LMC Calls for Calm, Seeks Resolution with FG, NFF
By Adedapo Adesanya
The Board of the League Management Company (LMC) Limited has called for calm over the purported demand for the withdrawal of its licence, stating that it was engaging with the federal government and the Nigeria Football Federation (NFF) toward a resolution.
The body in a statement seen by Business Post on Tuesday insisted that it is legally situated both in football laws/regulations (NFF and FIFA Statutes) and Nigeria corporate laws (CAC Act).
The management company said its attention has been drawn to a media release from the Federal Ministry of Youth and Sports Development (FMYSD) to the effect that the federal government has declared the LMC “illegal”.
It urged stakeholders to remain calm while it engages the Ministry in conjunction with the NFF.
The LMC board also expressed distress at seeing the FYMSD come up with the public statement/position without first engaging the LMC/NFF to discuss any concerns or information regarding the LMC Limited so as to hear from the other side and enable it to come to a balanced position.
The LMC insisted that “there is absolutely no court order or proceedings declaring the LMC as illegal. Likewise, there is no challenge in any court to the legal status of LMC.”
Tracking the formation and registration of the company, it noted that “for the avoidance of doubt, LMC Ltd was duly and properly formed in 2013 with all due processes adhered with both football laws/regulations and Nigeria’s Corporate Affairs Laws (Companies and Allied Matters).
“Subsequently, the NFF Executive Committees at its meeting of 8th October 2014 in Abuja and the NFF Congress (the Supreme Legislative body of the NFF) at its meeting of 23rd November 2014 in Lagos duly approved the LMC Supplementary Regulations/Governing Structure pursuant to the powers vested on the Congress under the NFF Statutes (article 18 and article 78 subsection 2 and 3) as well as FIFA Statutes (articles 17 and 18) to delegate the right to an independent/subordinate body to manage/ organise its competitions (NPFL inclusive).”
It said, the LMC LTD is not a private body as has been misrepresented but a not-for-profit company duly formed by the NFF and the participating NPFL clubs in accordance with their powers as enshrined in the extant NFF Statutes.
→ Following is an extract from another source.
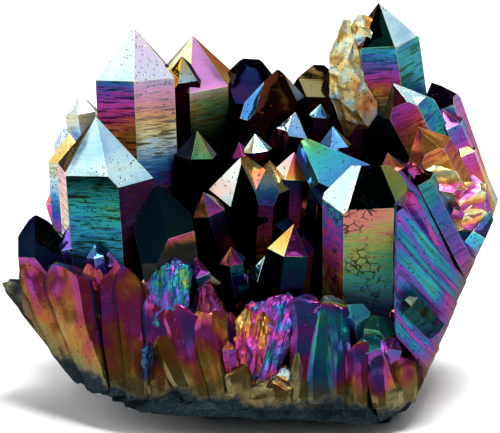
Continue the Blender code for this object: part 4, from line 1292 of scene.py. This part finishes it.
class GrowFlankCrystals(bpy.types.Operator):
    """Grow the leaf-like crystals on the front and the slanting ones on the right"""

    bl_idname = "quartz.flank_crystals"
    bl_label = "Flank crystals"

    def execute(self, context):
        """Build the leaves, the rough masses, and the short crystals among them."""
        sizes = chosen("quartz_sizes")
        rng = random.Random(7)
        leaves = Surface()
        for leaf in (*LEAVES, *foot_leaves(rng)):
            add_leaf(leaves, leaf, rng)
        make_piece("leaves", leaves, soft(sizes), crease=13)
        lumps = Surface()
        for leaf in LUMPS:
            add_leaf(lumps, leaf, rng, 0.55, 60, 8)
        make_piece("lumps", lumps, rugged(sizes), crease=24)
        grow_crystals("flank_crystals", FLANK, BEHIND, SMALL_GRID, rng, 0.1)
        return {"FINISHED"}


class GrowHollowCrystals(bpy.types.Operator):
    """Grow the middle-sized and small crystals between the large ones"""

    bl_idname = "quartz.hollow_crystals"
    bl_label = "Hollow and druse crystals"

    def execute(self, context):
        """Build the hollow's crystals and its druse."""
        rng = random.Random(19)
        grow_crystals("hollow_crystals", HOLLOW, HOLLOW_SHADE, SMALL_GRID, rng)
        druse = Surface()
        for spec in DRUSE:
            add_crystal(druse, spec, HOLLOW_SHADE, 1, rng, 0.05)
        make_piece("druse", druse)
        return {"FINISHED"}


class GrowBackCrystals(bpy.types.Operator):
    """Grow the crystals on the back and round the sides"""

    bl_idname = "quartz.back_crystals"
    bl_label = "Back and outer crystals"

    def execute(self, context):
        """Build the back crystals and the ring of outer crystals."""
        sizes = chosen("quartz_sizes")
        rng = random.Random(23)
        grow_crystals("back_crystals", BACK, BEHIND, SMALL_GRID, rng)
        outer = Surface()
        for spec in OUTER:
            add_crystal(outer, spec, ROUGH, 3, rng, 0.12)
        make_piece("outer_crystals", outer, chipped(sizes), sizes.edge_wear)
        return {"FINISHED"}


def chip_planes(middle, radii, rng):
    """Faces of a broken lump: random planes and 26 even ones, a little further out, stretched to its radii.

    A plane at a distance from a ball's middle, with its outward direction over the radii and both divided
    by that direction's new length, is the same plane on the ellipsoid.
    """
    middle, radii = np.array(middle, float), np.array(radii, float)
    chips = []
    for _ in range(BREAKS):
        way = np.array((rng.gauss(0, 1), rng.gauss(0, 1), rng.gauss(0, 1)))
        chips.append((way / np.linalg.norm(way), rng.uniform(*CHIP_DEPTH)))
    for way in itertools.product((-1, 0, 1), repeat=3):
        if any(way):
            chips.append((np.array(way) / np.linalg.norm(way), 1.18))
    faces = []
    for number, (way, depth) in enumerate(chips):
        outward = way / radii
        size = np.linalg.norm(outward)
        faces.append(("break", number, outward / size, (depth + outward @ middle) / size))
    return faces


def break_paint(middle, spread, lines, rough):
    """Film of a broken lump: a value that rises and falls from face to face and down each face."""

    def paint(kind, number, points, along):
        """Film, strength of the growth lines and crust of each point of a face."""
        film = middle + spread * np.sin(number * 2.7 + 1.2 * along)
        return np.stack([film, np.full(len(points), lines), np.full(len(points), rough)], 1)

    return paint


class GrowBrokenLumps(bpy.types.Operator):
    """Grow the fractured lumps on the right and the slab beside the tallest crystal"""

    bl_idname = "quartz.broken_lumps"
    bl_label = "Broken lumps"

    def execute(self, context):
        """Chip each lump: the fracture is pink and yellow, the slab gold and silver."""
        sizes = chosen("quartz_sizes")
        upward = np.array((0.0, 0.0, 1.0))
        surface = Surface()
        for coat, lumps in ((FRACTURE, FRACTURE_LUMPS), (SLAB, SLAB_LUMPS)):
            for middle, radii in lumps:
                faces = chip_planes(middle, radii, GROWTH) + TRIM
                # painted highlight: the broken faces are paled a little towards white
                add_body(surface, faces, SMALL_GRID, break_paint(*coat), upward, np.array(middle, float),
                         {"break": 1.03}, {"break": 0.7})
        make_piece("broken_lumps", surface, chipped(sizes), sizes.edge_wear)
        return {"FINISHED"}


def matrix_reach(way, middle):
    """Distance from the middle to the matrix's surface along each direction.

    It is the ellipsoid's own distance less its lumps, or the distance to the nearest plane of the
    underside less the grain of the stone there, if that is closer. A plane's distance along a direction is
    its distance from the middle over the cosine between the two directions.
    """
    # where middle + far * way meets the ellipsoid, from the quadratic a far^2 + 2 b far + c = 0
    u, m = way / MATRIX_RADII, middle / MATRIX_RADII
    a, b, c = (u * u).sum(-1), (u * m).sum(-1), (m * m).sum() - 1
    far = (-b + np.sqrt(b * b - a * c)) / a
    far = far - 0.9 - 0.8 * ripple((way * far[..., None]).reshape(-1, 3), 7.0, 31).reshape(far.shape)
    for _, _, outward, reach in TRIM:
        facing = way @ outward
        limit = np.where(facing > 1e-3, (reach - outward @ middle) / np.maximum(facing, 1e-3), FAR)
        if outward[2] > -0.99:
            place = (way * limit[..., None].clip(0, 60)).reshape(-1, 3)
            limit = limit - 0.7 - 0.7 * ripple(place * (1, 1, 0.5), 3.6, 33).reshape(limit.shape)
        far = np.minimum(far, limit)
    return far


def turned_quads(rows, columns):
    """Quads of a grid whose rows are closed rings."""
    index = np.arange(rows * columns).reshape(rows, columns)
    after = np.roll(index, -1, 1)
    return np.stack([index[:-1], index[1:], after[1:], after[:-1]], -1).reshape(-1, 4)


class GrowMatrix(bpy.types.Operator):
    """Build the stone that the crystals grow on"""

    bl_idname = "quartz.matrix"
    bl_label = "Matrix"

    def execute(self, context):
        """Lumpy ellipsoid cut by the underside, on a grid of polar angle and turn about its middle."""
        rows, columns = 120, 420
        polar = np.linspace(0, math.pi, rows)
        turn = np.linspace(0, 2 * math.pi, columns, endpoint=False)
        polar, turn = np.meshgrid(polar, turn, indexing="ij")
        way = np.stack([np.sin(polar) * np.cos(turn), np.sin(polar) * np.sin(turn), np.cos(polar)], -1)
        middle = np.array((0.0, 0.0, 6.0))
        points = (middle + way * matrix_reach(way, middle)[..., None]).reshape(-1, 3)
        growth = np.stack([points[:, 2], points[:, 0], np.zeros(len(points))], 1)
        film = 0.44 + 0.10 * ripple(points, 9.0, 41)
        coat = np.stack([film, np.full(len(points), 0.1), np.full(len(points), 0.8)], 1)
        surface = Surface()
        edge = np.full(len(points), NO_EDGE)
        # painted shade: the stone between the crystals' feet is darkened to 0.12 of its colour
        surface.add(points, turned_quads(rows, columns), growth, coat, edge, 0.12, 0.6)
        make_piece("matrix", surface)
        return {"FINISHED"}


def studio_floor(colour):
    """Pale round floor that turns up far away: rings at growing radii, the last three raised."""
    radius = np.array((0.0, 0.06, 0.15, 0.4, 0.9, 1.5, 1.9, 2.1, 2.2))
    raised = np.array((0.0, 0.0, 0.0, 0.0, 0.0, 0.0, 0.03, 0.10, 0.22))
    turn = np.linspace(0, 2 * math.pi, 96, endpoint=False)
    rings = np.stack([radius[:, None] * np.cos(turn), radius[:, None] * np.sin(turn),
                      np.broadcast_to(raised[:, None], (len(radius), len(turn)))], -1)
    quads = turned_quads(len(radius), len(turn))
    mesh = bpy.data.meshes.new("floor")
    mesh.from_pydata(rings.reshape(-1, 3).tolist(), [], quads.tolist())
    mesh.polygons.foreach_set("use_smooth", np.ones(len(quads), bool))
    material = bpy.data.materials.new("floor_paint")
    material.use_nodes = True
    shader = material.node_tree.nodes["Principled BSDF"]
    shader.inputs["Base Color"].default_value = (*colour, 1)
    shader.inputs["Roughness"].default_value = 0.9
    shader.inputs["Specular IOR Level"].default_value = 0.1
    mesh.materials.append(material)
    floor = bpy.data.objects.new("floor", mesh)
    bpy.context.scene.collection.objects.link(floor)


def softbox(name, azimuth, elevation, width, height, glow):
    """A rectangular light that faces the cluster. Azimuth 0 is in front, 90 on the right."""
    a, e = math.radians(azimuth), math.radians(elevation)
    toward = Vector((math.sin(a) * math.cos(e), -math.cos(a) * math.cos(e), math.sin(e)))
    light = bpy.data.lights.new(name, "AREA")
    light.shape = "RECTANGLE"
    light.size, light.size_y = width, height
    light.energy = glow * math.pi * width * height
    lamp = bpy.data.objects.new(name, light)
    lamp.location = Vector(LIGHT_AIM) + toward * LIGHT_DISTANCE
    lamp.rotation_mode = "QUATERNION"
    lamp.rotation_quaternion = toward.to_track_quat("Z", "Y")
    lamp.visible_camera = False
    bpy.context.scene.collection.objects.link(lamp)


def studio_camera(studio):
    """Camera in front of the cluster, a little above it."""
    camera = bpy.data.cameras.new("camera")
    camera.lens = studio.lens
    camera.sensor_width = 36
    camera.clip_start, camera.clip_end = 0.01, 10
    eye = bpy.data.objects.new("camera", camera)
    target = Vector(CAMERA_AIM) * MM - Vector(CENTRE) * MM
    toward = Vector((0, -math.cos(studio.elevation), math.sin(studio.elevation)))
    eye.location = target + toward * studio.distance
    eye.rotation_mode = "QUATERNION"
    eye.rotation_quaternion = toward.to_track_quat("Z", "Y")
    bpy.context.scene.collection.objects.link(eye)
    bpy.context.scene.camera = eye


class SetUpStudio(bpy.types.Operator):
    """Set up the floor, the lights and the camera"""

    bl_idname = "quartz.studio"
    bl_label = "Studio"

    def execute(self, context):
        """Pale floor, five softboxes, a small top light, a dim room and the camera."""
        studio = chosen("quartz_studio")
        studio_floor(studio.floor_colour)
        for name, azimuth, elevation, width, height, glow in LIGHTS:
            softbox(name, azimuth, elevation, width, height, getattr(studio, glow))
        world = bpy.data.worlds.new("room")
        world.use_nodes = True
        world.node_tree.nodes["Background"].inputs[0].default_value = ROOM_COLOUR
        context.scene.world = world
        studio_camera(studio)
        context.scene.view_settings.view_transform = "Standard"
        return {"FINISHED"}


class QuartzPanel(bpy.types.Panel):
    """Buttons and settings of the cluster"""

    bl_idname = "VIEW3D_PT_quartz"
    bl_label = "Quartz cluster"
    bl_space_type = "VIEW_3D"
    bl_region_type = "UI"
    bl_category = "Quartz"

    def draw(self, context):
        """List the operators, then the settings of each group."""
        for step in STEPS:
            self.layout.operator(step.bl_idname)
        for group in GROUPS:
            box = self.layout.box()
            for key in GROUPS[group].__annotations__:
                box.prop(getattr(context.scene, group), key)


GROUPS = {"quartz_film": FilmColours, "quartz_sizes": ClusterSizes, "quartz_studio": StudioSettings}
STEPS = (GrowLargeCrystals, GrowFlankCrystals, GrowHollowCrystals, GrowBackCrystals, GrowBrokenLumps,
         GrowMatrix, SetUpStudio)


def register():
    """Register the classes and the settings."""
    for cls in (*GROUPS.values(), *STEPS, QuartzPanel):
        bpy.utils.register_class(cls)
    for group, cls in GROUPS.items():
        setattr(bpy.types.Scene, group, PointerProperty(type=cls))


def unregister():
    """Remove them again."""
    for group in GROUPS:
        delattr(bpy.types.Scene, group)
    for cls in (QuartzPanel, *reversed(STEPS), *GROUPS.values()):
        bpy.utils.unregister_class(cls)


def main():
    """Grow the cluster piece by piece and set up the studio."""
    register()
    bpy.ops.quartz.large_crystals()
    bpy.ops.quartz.flank_crystals()
    bpy.ops.quartz.hollow_crystals()
    bpy.ops.quartz.back_crystals()
    bpy.ops.quartz.broken_lumps()
    bpy.ops.quartz.matrix()
    bpy.ops.quartz.studio()


if __name__ == "__main__":
    main()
It also claimed that this was simply about a judgement debt obtained in 2012 by Emmanuel Oboh/Emanuel Oboh & Associates against the NFL Ltd (originating from legal services he claimed to have rendered NFL Ltd between 2008 and 2010) which he sought to enforce against the LMC Ltd) in 2013, after its formation.
LMC won the court matter at the High Court (January 21, 2014) and at the Court of Appeal (June 24, 2016).
However, the Supreme Court set aside these lower court judgements based on some technicalities on January 28, 2022, and made the Garnishee order absolute simply implying First Bank Plc is liable to take any available money in LMC Ltd accounts.
The LMC then acknowledged “the passion and concerns the Minister of Sports have exhibited over time in trying to push for the development of not only the NPFL but football in Nigeria and believes that with proper engagements, the right synergy will be achieved to drive this process forward.”